Both their architectural details and design method inspired me. I also found a powerful meaning in them, for me they became emblematic of the complexity of life.
Can you explain how they became to mean so much to you?
I’m not a verbal person and look to art as a mean of expression and communication. When I look at Hansmeyer’s columns, I see a representation, a metaphor for life. We start life as a blank sheet of paper. As it carries on, we try different things, we experience reunions and separations, ups and downs; each layer makes us stronger and more complex. Like for the columns, the resulting pattern is not black and white but beautifully complex.
Earlier you said that the columns also inspired your design process. Could you explain what you meant?
To an extent, I reproduced the idea behind the production the column: I used plain white material and transformed it into three-dimensional forms through simple repeated transformations involving traditional hand techniques and innovative pattern drafting.
Tell us about the process of designing your collection
I approached it in a way I never had before. I realise now that previous to this collection I thought technically rather than creatively. I would only design what I knew how to construct. It kind of limited me.
The design process of FORMATION was much more interesting and challenging. I would start by sketching something abstract and then figured out how to make it. In addition the result had to convey meaning. I paid a lot of attention to the process of developing the patterns and tested with 3 dimensional pattern drafting.

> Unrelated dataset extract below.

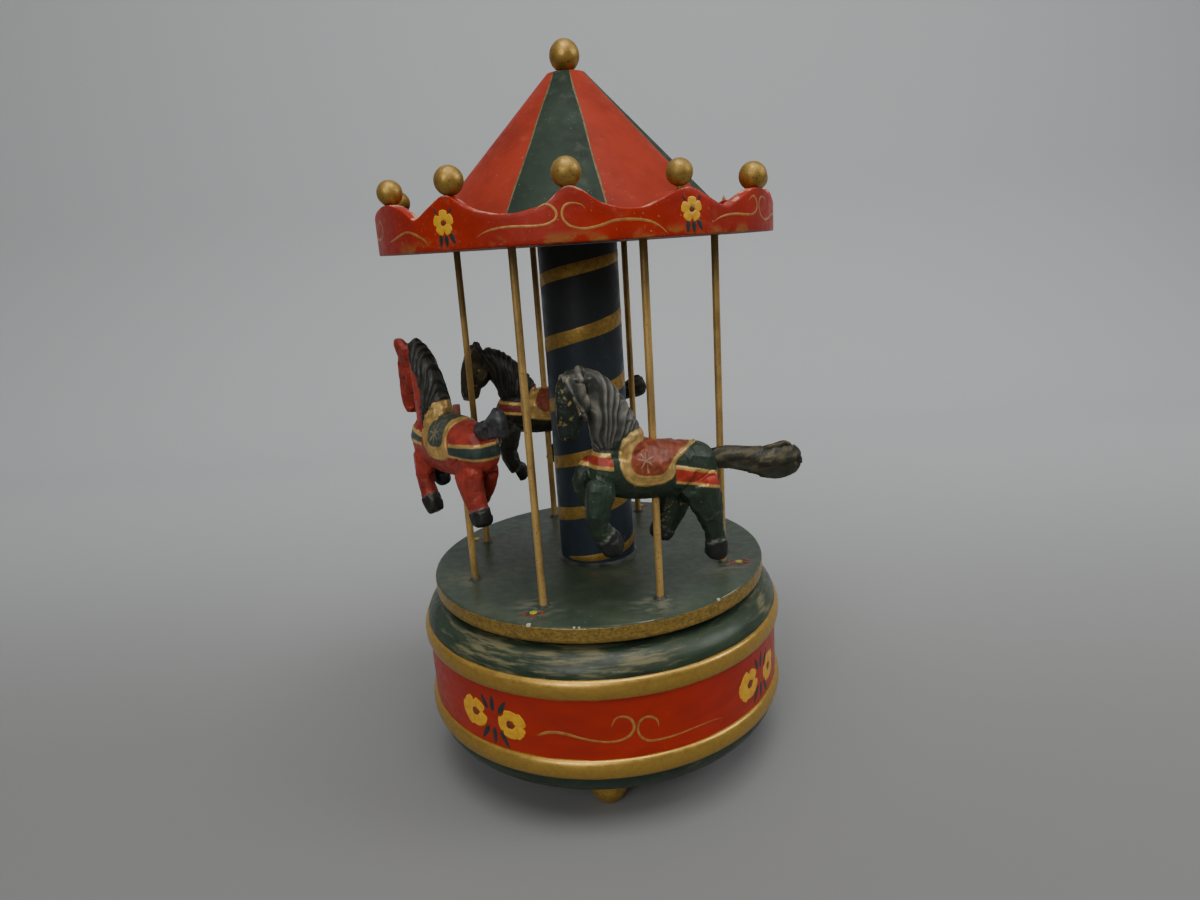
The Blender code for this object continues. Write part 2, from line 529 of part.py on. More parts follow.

It certainly was a lot of fun to explore the unknown rather than repeat things I already knew. Sometimes I would get stuck creatively so I would just play with fabrics, cut them, drape them, and something unexpected would happen.
This creativity really matters for your degree collection; it is meant to show you audience and prospective employers what makes you special.
You said you used a lot of hand techniques, please tell us about them.
There is a lot of detailing in my collection, in particular the 3D slashing that can be seen on the leather Dress and Jacket. The leather had to be slashed by hand and sewn to the base of the garment to create the 3 D forms. Another hand technique is the smocking. The smocking shirts were first sewn together and then smocked to shrink the size to fit.
I loved doing handwork. I love focusing on one thing for a long time, it makes me feel calm and peaceful, something that I find difficult to achieve living in a big city.
What is the strongest memory of your time at Ryerson?
When the course started I was a bit nervous: everyone seemed to know what they were doing; I did not. But very soon I did not even have time to think about it; it was all about studying. Every semester I tried to fill up my schedule with variety of courses, such as millinery, history of costume, corsetry etc.
These courses helped me open my horizon and explore different areas of design. When looking back at my portfolio that I built over the school years, I had very different design styles, and now I slowly find and build my own style.
My final year was really interesting. The studio became our home; funnily enough it was lab 247 and we were there, 24/7!
The group became very close. We complained to each other and cheered for one another; there were tears and stress, but no matter how hard it was, passion kept us going.
Don’t think that because you like shopping and dressing up, studying fashion is the right choice for you. Designing fashion is not always as glamour as it looks. To be a designer you need to be passionate about designing and sewing. There is a lot of hard work involved.
I understand that your collection has been very well received?
I was a finalist at the ID international Emerging Designer Award in New Zealand, judged by fashion icons such as Hilary Alexander (UK), Nicholas Huxley (Australia) and Lutz Huelle (France). It was so inspiring to see other designer’s work. In July, I was one of the winners for the Who’s Next Prêt-à-Porter in Paris where I met international buyers, designers and editors. My first time in Europe was a wonderful experience.
I also have the honor to collaborate with Canadian leather company Danier. Two of my designs, the smocking shirt and the leather slashing pants is being mass produced for their Fall collection and will be available in stores across Canada. This is an amazing feeling!
So what are your plans now?
After graduation I took a month off and traveled a bit, visiting friends and family.
I am back in Toronto now and working on a Ready-To-Wear collection.
FORMATION is kind of a conceptual Art-to-Wear collection. I want to see how I evolve it into something more commercially viable. In parallel I am looking want to work in the industry, gaining more experience before I think about developing my own label.